In the past I’m sure ive seen a choir at the main stage first thing on a Sunday morning here? But this year “The Dark town Strutters” arrived, you’ve probably guessed from the name that this was a shady, malevolent bunch, with a Tom Waites style perversion for the seedy side of life, but you’d be wrong, this was a bunch of good time jazz musicians whose collective age apparently totalled over 700 years and who’s catch phrase was “book us while we’re still alive”, the music was soothing, good fun and delivered with firmly tongue in cheek on stage banter, brilliant start to a Sunday, nuff said.
Sunday was also fancy dress day with the theme being cartoon characters, there was an excellent turn out and prizes for the best costumes which was great fun, though I’m sure the gathering of participants was still growing long after the competition had finished, some thing was telling me there were a lot of late risers Sunday!
The rest of the Sunday line up was much like the Saturday, with lots of hurried crowds not wanting to miss any of the action.

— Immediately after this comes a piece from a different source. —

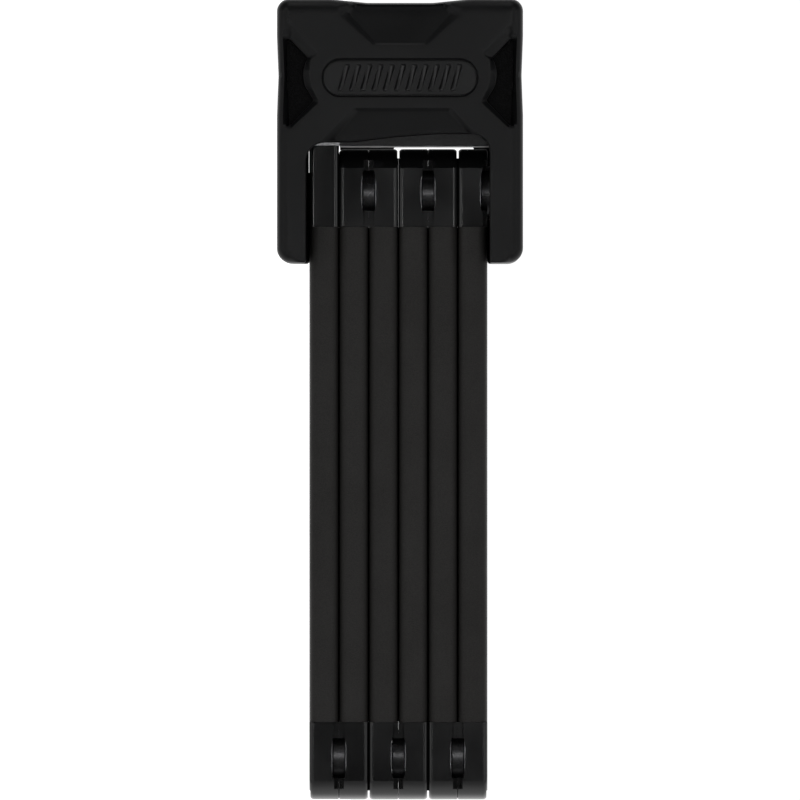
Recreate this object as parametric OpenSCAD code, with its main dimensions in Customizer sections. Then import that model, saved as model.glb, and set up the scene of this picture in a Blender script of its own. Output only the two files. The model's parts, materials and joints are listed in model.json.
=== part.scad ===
// Folding bike lock, lying on its latch side.
// +X runs along the bars from the head to the far ends, -Y is the relief face, +Z is up.
// Six flat links fold like a carpenter's rule between the two arms of the lock head.

/* [Links] */
// Distance between the two hinge axes of a link
span = 171; // [150:1:200]
// Distance from one link to the next across the pack
pitch = 9; // [8.9:0.1:9.2]
// Width of a covered link
link_w = 22; // [20:0.5:23]
// Radius of a link's covered end round its hinge axis
link_end_r = 13.2; // [12.6:0.1:13.4]
// Thickness of the steel bar inside a link
bar_t = 5; // [4.6:0.1:5.2]
// Thickness of the soft sleeve
sleeve_t = 8.8; // [8.4:0.1:8.8]
// Thickness of the glossy end caps
cap_t = 8.4; // [8.2:0.1:8.4]
// Distance from a hinge axis to the sleeve
sleeve_gap = 10.5; // [10:0.1:12]

/* [Head] */
// Width of the head across the two arms
head_w = 74.4; // [74:0.1:76]
// Depth of the head from relief face to back
head_d = 40; // [38:0.5:46]
// Height of the head above the near hinge axis
head_top = 58.3; // [57.8:0.1:60]
// Reach of the arms past the near hinge axis
arm_reach = 21.5; // [21:0.5:26]
// Thickness of the arm on the latch side
latch_arm_t = 8.8; // [8.6:0.1:9]
// Thickness of the arm that carries the first hinge
pivot_arm_t = 10.1; // [10.1:0.1:10.3]
// Height of the steel core's underside above the near hinge axis
core_low = 14; // [13.8:0.1:14.4]

/* [Lock] */
// Radius of the turning plug
plug_r = 6.4; // [6:0.1:6.4]
// Radius of the bolt
bolt_r = 3.5; // [3:0.1:3.5]
// Height of the bolt's axis above the near hinge axis
bolt_h = 20; // [19.8:0.1:20.2]
// Radius at which the crank pin turns
crank_r = 6; // [5.8:0.1:6]

/* [Hidden] */
$fn = 64;
LINKS = 6;

// Places along X. The object's length is centred on X = 0.
total_l = head_top + span + link_end_r;
near_x = head_top - total_l / 2;
far_x = near_x + span;

// Places along Z
mid_z = head_w / 2;
pivot_arm_z = head_w - pivot_arm_t;
function link_z(k) = pivot_arm_z - 5.1 - pitch * (k - 1);
function hinge_x(k) = k % 2 == 1 ? near_x : far_x;

// Running clearances and small sizes
run = 0.05;
rivet_r = 4;
rivet_head_r = 6.5;
rivet_head_t = 1.45;
washer_r = 8;
cap_wall = 1.2;
pad_r = 10.3;
pad_t = 0.2;
tongue_r = 27.5;
tongue_cap_h = 16;
bolt_hole_r = 3.7;
bolt_tip_z = 19;
pocket_z = [9.5, 18.9];
pocket_top = 28;
pocket_front_y = -11.3;

// Steel frame of the head
core_y = 15.5;
core_top = 54.3;
core_z = [7.4, pivot_arm_z + 1.4];
plate_w = 26;
latch_plate_z = [3, core_z[0]];
pivot_plate_z = [core_z[1], core_z[1] + 5];
barrel_r = 10;
barrel_low = 31;
room_z = [26, 50];
room_y = 8.5;
floor_t = 1.5;

black = [0.11, 0.11, 0.12];
matte = [0.18, 0.175, 0.17];
steel = [0.62, 0.63, 0.65];
dark_steel = [0.3, 0.3, 0.32];

// ---- helpers ----------------------------------------------------------------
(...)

The Nameless girl returned after a successful gig last year, this outfit are tipped to go far and certainly showed at Watchet that they are worth watching out for, they also don’t drink John Smiths, which was handy, cos I do, cheers guys!
As is always the way at any decent festival, there was more here to see than was practically possible, but a storming set from the “Outcast band” and a maximum decibel rendition of “jump around” orchestrated by Sunday compere Jon had most of the crowd gathered at the front of the stage bouncing and ready for the original boy band, Watchet regulars and cider loving Somerset Sinatra’s “The Wurzels”, it really is unbelievable to see the reaction from the crowd when they casually saunter out on stage and deliver what has become the benchmark for any live sing along comedy band.
The udder stage was certainly putting up a good fight for the Sunday night crowd with “the Ten pound suit band”, “Company B” and “the adventures of”, but the main stage had a few last dirty tricks up its sleeve in the form of festival heavy weights “3 Daft Monkeys” and reggae/techno rockers, the mighty, mighty “Dreadzone”.
Dreadzone had the audience eating off their boots, with front man Spee using his cane to emphasise and gesticulate his words like a demented army Sergeant, the sound was incredible, no one wanted, or probably dared to leave before it was all done.
I have to admit, being a bit of an old folkie at heart, I wouldn’t have thought I’d have been sucked into this band the way I was, but it was total quality and an amazing band to finish Watchet 2013.
I have been to so many great festivals this summer, seen so many fantastic bands, met many people and made new friends also making some fascinating musical discoveries along the way and ive loved every minute of it, but hand on heart, this weekend has been the most fun I have had so far this year.
Watchet doesn’t have the ability to compete for the big guns, it has a miniscule capacity by comparison to many and big guns cost big bucks. The weekend tickets are a very reasonable 50 quid, and for that price I think you are getting proper value for money.
Great festival, I’ll be back next year come hell or… high winds!